By securing an injunction they can remain thereon for as long as the suit takes to be heard and determined. With respect that is an abuse of the process of the court. There must be an end to litigation. I am accordingly unable to grant leave to frustrate a course of justice”.
These are therefore not merely poor litigants as Mrs Khaminwa portrays them. They are mischievous men-out to abuse the process of the court. Under the order 25 rule 6 the Court has discretion to order security for costs. Our rule is similar to RSC order 23 rule 1.
In an Annual Practice 1991 at p 502 the authors said:
“In exercising discretion under rule 1 the Court will have to consider all the circumstances of the case....... A major matter for consideration is the likelihood of the plaintiff succeeding. If there is a strong prima facie presumption that the defendant will fail in his defence to the action the Court may refuse him any security for costs.”

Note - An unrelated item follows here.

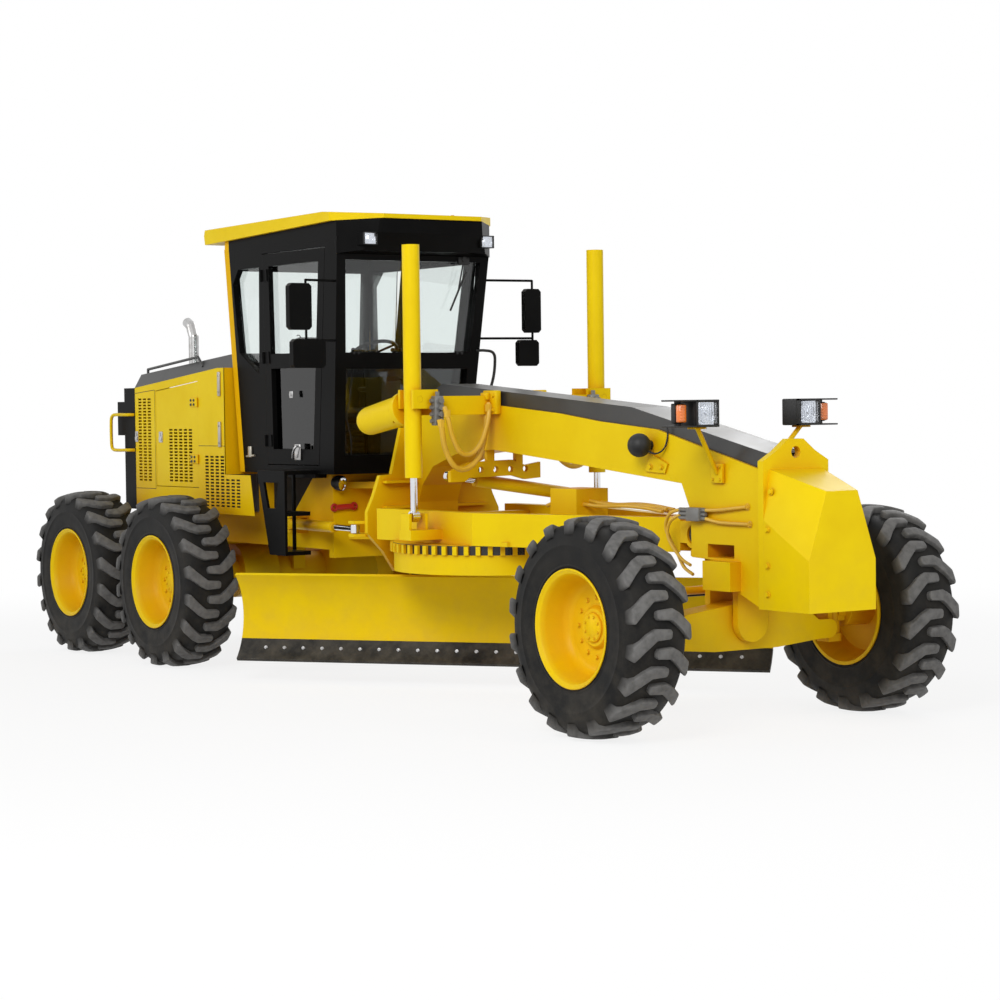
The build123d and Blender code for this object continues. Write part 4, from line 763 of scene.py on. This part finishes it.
box_in(shell, (HOOD_FRONT - SHEET, -HOOD_SIDE, SKIRT_TOP), (HOOD_FRONT, HOOD_SIDE, HOOD_TOP))
made = new_object("perforated_hood", shell, yellow, "chassis")
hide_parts("hood")
print("the hood has", len(made.data.polygons), "faces")

# %% [markdown]
# An engine door is a punched sheet on a folded frame, so it looks thick at its edges and hollow
# inside. Its hinges stand at its front edge, and a bright pull latch sits near its rear edge.

# %% Engine doors
DOOR_GAP = 0.005
HINGE_GAP = 0.0003
DOOR_THICK = 0.02
DOOR_RIM = 0.03
DOOR_FIELD = (-2.962, 1.412, 5, 17)
HINGE_LINE = HOOD_SIDE + 0.0093
HINGE_FACE = HOOD_SIDE + 0.006
HINGES = ((2.01, 2.08), (1.56, 1.63))
LATCH = (-3.108, 1.769)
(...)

For all these reasons I accede to the application and order the plaintiffs to pay to the defendant the decreed costs within five months from the date hereof. In addition they will within the same period, provide security for costs valued at Shs 100,000/- in respect of all other suits. In default all these orders plaintiffs’ suits will be dismissed with costs.
Dated and Delivered at Mombasa this 10th day of November 1994.